* _REQUIRED WORK_
Below are some entries; can you quote all of them exactly?

* _EXTRACTED RECORDS_
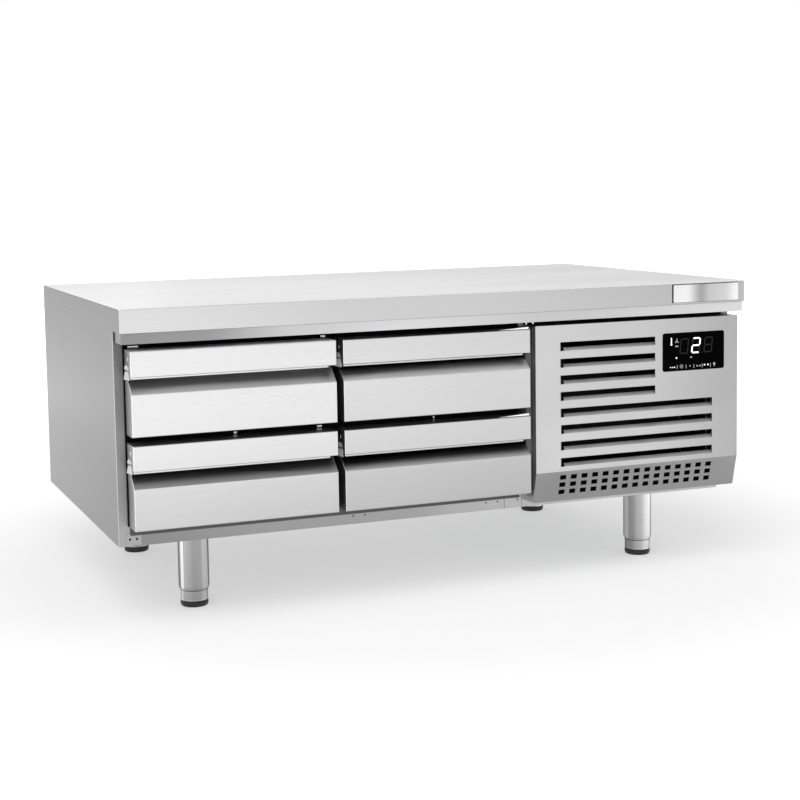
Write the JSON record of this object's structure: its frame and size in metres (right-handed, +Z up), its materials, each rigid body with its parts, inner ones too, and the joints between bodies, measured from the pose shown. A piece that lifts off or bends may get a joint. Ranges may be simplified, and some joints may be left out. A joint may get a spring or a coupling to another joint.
{
  "type": "refrigerated chef base",
  "caption": "Low refrigerated counter with a flat steel worktop, full-extension drawers under folded grips, a louvred machine compartment and adjustable legs",
  "frame": {"origin": "on the floor, under the middle of the worktop", "axes": "+X to the right along the front, +Y to the back, +Z up; the drawers open towards -Y"},
  "size_m": [1.2, 0.7, 0.54],
  "materials": {
    "stainless": "brushed stainless steel, fine horizontal grain",
    "stainless_bright": "bright rolled stainless steel",
    "galvanised": "galvanised sheet steel",
    "black_plastic": "black moulded plastic",
    "gasket": "dark grey magnetic gasket",
    "display_glass": "black glossy display face",
    "black_paint": "black painted steel",
    "aluminium_fins": "plain aluminium fins",
    "copper": "bare copper pipe"
  },
  "bodies": {
    "cabinet": {"worktop": "stainless", "nose_strip": "stainless", "side_panel_left": "stainless", "side_panel_right": "stainless", "back_panel": "stainless", "front_frame": "stainless", "machine_frame": "stainless", "base_panel": "stainless", "ceiling_panel": "stainless", "partition": "stainless", "divider": "stainless", "machine_panel": "stainless", "evaporator_cover": "stainless", "unit_tray": "galvanised", "fan_shroud": "galvanised", "electrical_box": "black_plastic", "compressor": "black_paint", "fan_motor": "black_paint", "controller": "display_glass", "condenser": "aluminium_fins", "evaporator": "aluminium_fins", "discharge_pipe": "copper", "rack_left_1": "galvanised", "rack_right_1": "galvanised", "rack_left_2": "galvanised", "rack_right_2": "galvanised", "leg_tube_1": "stainless", "leg_tube_2": "stainless", "leg_tube_3": "stainless", "leg_tube_4": "stainless"},
    "drawer_1": {"drawer_front_1": "stainless", "drawer_gasket_1": "gasket", "drawer_box_1": "stainless_bright"},
    "runners_1": {"runner_left_1": "galvanised", "runner_right_1": "galvanised"},
    "foot_1": {"foot_sleeve_1": "stainless_bright", "foot_pad_1": "black_plastic"},
    "drawer_2": {"drawer_front_2": "stainless", "drawer_gasket_2": "gasket", "drawer_box_2": "stainless_bright"},
    "runners_2": {"runner_left_2": "galvanised", "runner_right_2": "galvanised"},
    "foot_2": {"foot_sleeve_2": "stainless_bright", "foot_pad_2": "black_plastic"},
    "drawer_3": {"drawer_front_3": "stainless", "drawer_gasket_3": "gasket", "drawer_box_3": "stainless_bright"},
    "runners_3": {"runner_left_3": "galvanised", "runner_right_3": "galvanised"},
    "foot_3": {"foot_sleeve_3": "stainless_bright", "foot_pad_3": "black_plastic"},
    "drawer_4": {"drawer_front_4": "stainless", "drawer_gasket_4": "gasket", "drawer_box_4": "stainless_bright"},
    "runners_4": {"runner_left_4": "galvanised", "runner_right_4": "galvanised"},
    "foot_4": {"foot_sleeve_4": "stainless_bright", "foot_pad_4": "black_plastic"},
    "condenser_fan": {"condenser_fan": "black_plastic"},
    "evaporator_fan": {"evaporator_fan": "black_plastic"}
  },
  "joints": [
    {"name": "drawer_1_slide", "type": "slide", "parent": "cabinet", "child": "drawer_1", "axis": [0, -1, 0], "range_m": [0, 0.5]},
    {"name": "drawer_2_slide", "type": "slide", "parent": "cabinet", "child": "drawer_2", "axis": [0, -1, 0], "range_m": [0, 0.5]},
    {"name": "drawer_3_slide", "type": "slide", "parent": "cabinet", "child": "drawer_3", "axis": [0, -1, 0], "range_m": [0, 0.5]},
    {"name": "drawer_4_slide", "type": "slide", "parent": "cabinet", "child": "drawer_4", "axis": [0, -1, 0], "range_m": [0, 0.5]},
    {"name": "runners_1_slide", "type": "slide", "parent": "cabinet", "child": "runners_1", "axis": [0, -1, 0], "range_m": [0, 0.25]},
    {"name": "runners_2_slide", "type": "slide", "parent": "cabinet", "child": "runners_2", "axis": [0, -1, 0], "range_m": [0, 0.25]},
    {"name": "runners_3_slide", "type": "slide", "parent": "cabinet", "child": "runners_3", "axis": [0, -1, 0], "range_m": [0, 0.25]},
    {"name": "runners_4_slide", "type": "slide", "parent": "cabinet", "child": "runners_4", "axis": [0, -1, 0], "range_m": [0, 0.25]},
    {"name": "foot_1_adjust", "type": "slide", "parent": "cabinet", "child": "foot_1", "axis": [0, 0, -1], "range_m": [0, 0.03]},
    {"name": "foot_2_adjust", "type": "slide", "parent": "cabinet", "child": "foot_2", "axis": [0, 0, -1], "range_m": [0, 0.03]},
    {"name": "foot_3_adjust", "type": "slide", "parent": "cabinet", "child": "foot_3", "axis": [0, 0, -1], "range_m": [0, 0.03]},
    {"name": "foot_4_adjust", "type": "slide", "parent": "cabinet", "child": "foot_4", "axis": [0, 0, -1], "range_m": [0, 0.03]},
    {"name": "condenser_fan_spin", "type": "hinge", "parent": "cabinet", "child": "condenser_fan", "pos_m": [0.369, -0.1827, 0.2623], "axis": [0, 1, 0], "continuous": true},
    {"name": "evaporator_fan_spin", "type": "hinge", "parent": "cabinet", "child": "evaporator_fan", "pos_m": [-0.217, 0.2494, 0.3117], "axis": [0, 1, 0], "continuous": true}
  ],
  "couplings": [
    {"joint": "runners_1_slide", "follows": "drawer_1_slide", "ratio": 0.5},
    {"joint": "runners_2_slide", "follows": "drawer_2_slide", "ratio": 0.5},
    {"joint": "runners_3_slide", "follows": "drawer_3_slide", "ratio": 0.5},
    {"joint": "runners_4_slide", "follows": "drawer_4_slide", "ratio": 0.5}
  ]
}
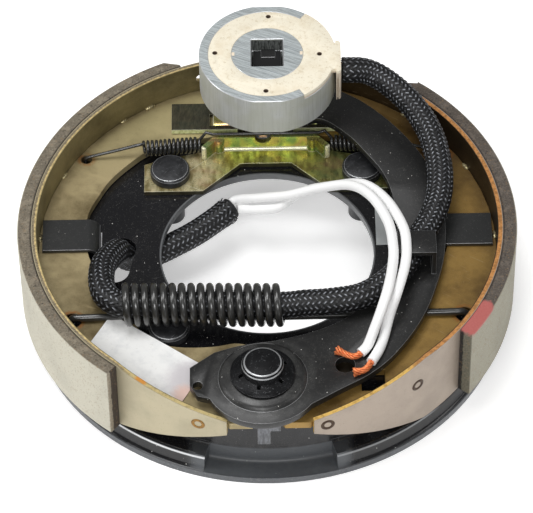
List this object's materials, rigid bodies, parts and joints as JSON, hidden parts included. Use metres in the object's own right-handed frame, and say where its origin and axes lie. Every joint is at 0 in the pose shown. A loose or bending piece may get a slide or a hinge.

* _CORRECT OUTPUT_
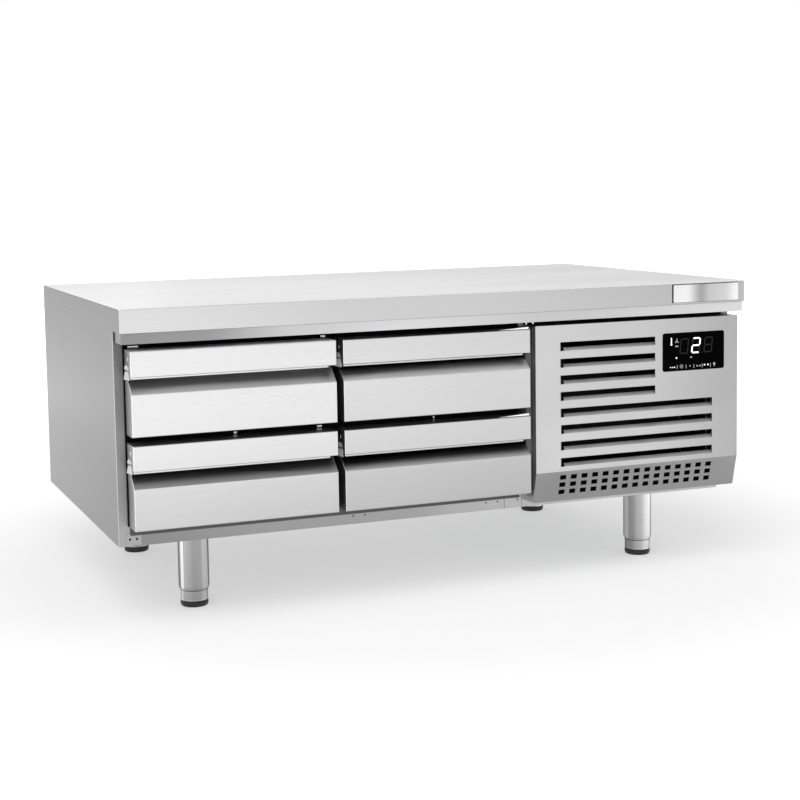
Write the JSON record of this object's structure: its frame and size in metres (right-handed, +Z up), its materials, each rigid body with its parts, inner ones too, and the joints between bodies, measured from the pose shown. A piece that lifts off or bends may get a joint. Ranges may be simplified, and some joints may be left out. A joint may get a spring or a coupling to another joint.
{
  "type": "refrigerated chef base",
  "caption": "Low refrigerated counter with a flat steel worktop, full-extension drawers under folded grips, a louvred machine compartment and adjustable legs",
  "frame": {"origin": "on the floor, under the middle of the worktop", "axes": "+X to the right along the front, +Y to the back, +Z up; the drawers open towards -Y"},
  "size_m": [1.2, 0.7, 0.54],
  "materials": {
    "stainless": "brushed stainless steel, fine horizontal grain",
    "stainless_bright": "bright rolled stainless steel",
    "galvanised": "galvanised sheet steel",
    "black_plastic": "black moulded plastic",
    "gasket": "dark grey magnetic gasket",
    "display_glass": "black glossy display face",
    "black_paint": "black painted steel",
    "aluminium_fins": "plain aluminium fins",
    "copper": "bare copper pipe"
  },
  "bodies": {
    "cabinet": {"worktop": "stainless", "nose_strip": "stainless", "side_panel_left": "stainless", "side_panel_right": "stainless", "back_panel": "stainless", "front_frame": "stainless", "machine_frame": "stainless", "base_panel": "stainless", "ceiling_panel": "stainless", "partition": "stainless", "divider": "stainless", "machine_panel": "stainless", "evaporator_cover": "stainless", "unit_tray": "galvanised", "fan_shroud": "galvanised", "electrical_box": "black_plastic", "compressor": "black_paint", "fan_motor": "black_paint", "controller": "display_glass", "condenser": "aluminium_fins", "evaporator": "aluminium_fins", "discharge_pipe": "copper", "rack_left_1": "galvanised", "rack_right_1": "galvanised", "rack_left_2": "galvanised", "rack_right_2": "galvanised", "leg_tube_1": "stainless", "leg_tube_2": "stainless", "leg_tube_3": "stainless", "leg_tube_4": "stainless"},
    "drawer_1": {"drawer_front_1": "stainless", "drawer_gasket_1": "gasket", "drawer_box_1": "stainless_bright"},
    "runners_1": {"runner_left_1": "galvanised", "runner_right_1": "galvanised"},
    "foot_1": {"foot_sleeve_1": "stainless_bright", "foot_pad_1": "black_plastic"},
    "drawer_2": {"drawer_front_2": "stainless", "drawer_gasket_2": "gasket", "drawer_box_2": "stainless_bright"},
    "runners_2": {"runner_left_2": "galvanised", "runner_right_2": "galvanised"},
    "foot_2": {"foot_sleeve_2": "stainless_bright", "foot_pad_2": "black_plastic"},
    "drawer_3": {"drawer_front_3": "stainless", "drawer_gasket_3": "gasket", "drawer_box_3": "stainless_bright"},
    "runners_3": {"runner_left_3": "galvanised", "runner_right_3": "galvanised"},
    "foot_3": {"foot_sleeve_3": "stainless_bright", "foot_pad_3": "black_plastic"},
    "drawer_4": {"drawer_front_4": "stainless", "drawer_gasket_4": "gasket", "drawer_box_4": "stainless_bright"},
    "runners_4": {"runner_left_4": "galvanised", "runner_right_4": "galvanised"},
    "foot_4": {"foot_sleeve_4": "stainless_bright", "foot_pad_4": "black_plastic"},
    "condenser_fan": {"condenser_fan": "black_plastic"},
    "evaporator_fan": {"evaporator_fan": "black_plastic"}
  },
  "joints": [
    {"name": "drawer_1_slide", "type": "slide", "parent": "cabinet", "child": "drawer_1", "axis": [0, -1, 0], "range_m": [0, 0.5]},
    {"name": "drawer_2_slide", "type": "slide", "parent": "cabinet", "child": "drawer_2", "axis": [0, -1, 0], "range_m": [0, 0.5]},
    {"name": "drawer_3_slide", "type": "slide", "parent": "cabinet", "child": "drawer_3", "axis": [0, -1, 0], "range_m": [0, 0.5]},
    {"name": "drawer_4_slide", "type": "slide", "parent": "cabinet", "child": "drawer_4", "axis": [0, -1, 0], "range_m": [0, 0.5]},
    {"name": "runners_1_slide", "type": "slide", "parent": "cabinet", "child": "runners_1", "axis": [0, -1, 0], "range_m": [0, 0.25]},
    {"name": "runners_2_slide", "type": "slide", "parent": "cabinet", "child": "runners_2", "axis": [0, -1, 0], "range_m": [0, 0.25]},
    {"name": "runners_3_slide", "type": "slide", "parent": "cabinet", "child": "runners_3", "axis": [0, -1, 0], "range_m": [0, 0.25]},
    {"name": "runners_4_slide", "type": "slide", "parent": "cabinet", "child": "runners_4", "axis": [0, -1, 0], "range_m": [0, 0.25]},
    {"name": "foot_1_adjust", "type": "slide", "parent": "cabinet", "child": "foot_1", "axis": [0, 0, -1], "range_m": [0, 0.03]},
    {"name": "foot_2_adjust", "type": "slide", "parent": "cabinet", "child": "foot_2", "axis": [0, 0, -1], "range_m": [0, 0.03]},
    {"name": "foot_3_adjust", "type": "slide", "parent": "cabinet", "child": "foot_3", "axis": [0, 0, -1], "range_m": [0, 0.03]},
    {"name": "foot_4_adjust", "type": "slide", "parent": "cabinet", "child": "foot_4", "axis": [0, 0, -1], "range_m": [0, 0.03]},
    {"name": "condenser_fan_spin", "type": "hinge", "parent": "cabinet", "child": "condenser_fan", "pos_m": [0.369, -0.1827, 0.2623], "axis": [0, 1, 0], "continuous": true},
    {"name": "evaporator_fan_spin", "type": "hinge", "parent": "cabinet", "child": "evaporator_fan", "pos_m": [-0.217, 0.2494, 0.3117], "axis": [0, 1, 0], "continuous": true}
  ],
  "couplings": [
    {"joint": "runners_1_slide", "follows": "drawer_1_slide", "ratio": 0.5},
    {"joint": "runners_2_slide", "follows": "drawer_2_slide", "ratio": 0.5},
    {"joint": "runners_3_slide", "follows": "drawer_3_slide", "ratio": 0.5},
    {"joint": "runners_4_slide", "follows": "drawer_4_slide", "ratio": 0.5}
  ]
}
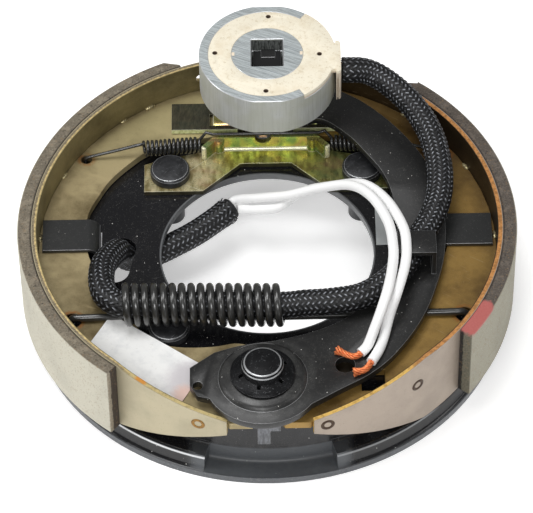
List this object's materials, rigid bodies, parts and joints as JSON, hidden parts included. Use metres in the object's own right-handed frame, and say where its origin and axes lie. Every joint is at 0 in the pose shown. A loose or bending piece may get a slide or a hinge.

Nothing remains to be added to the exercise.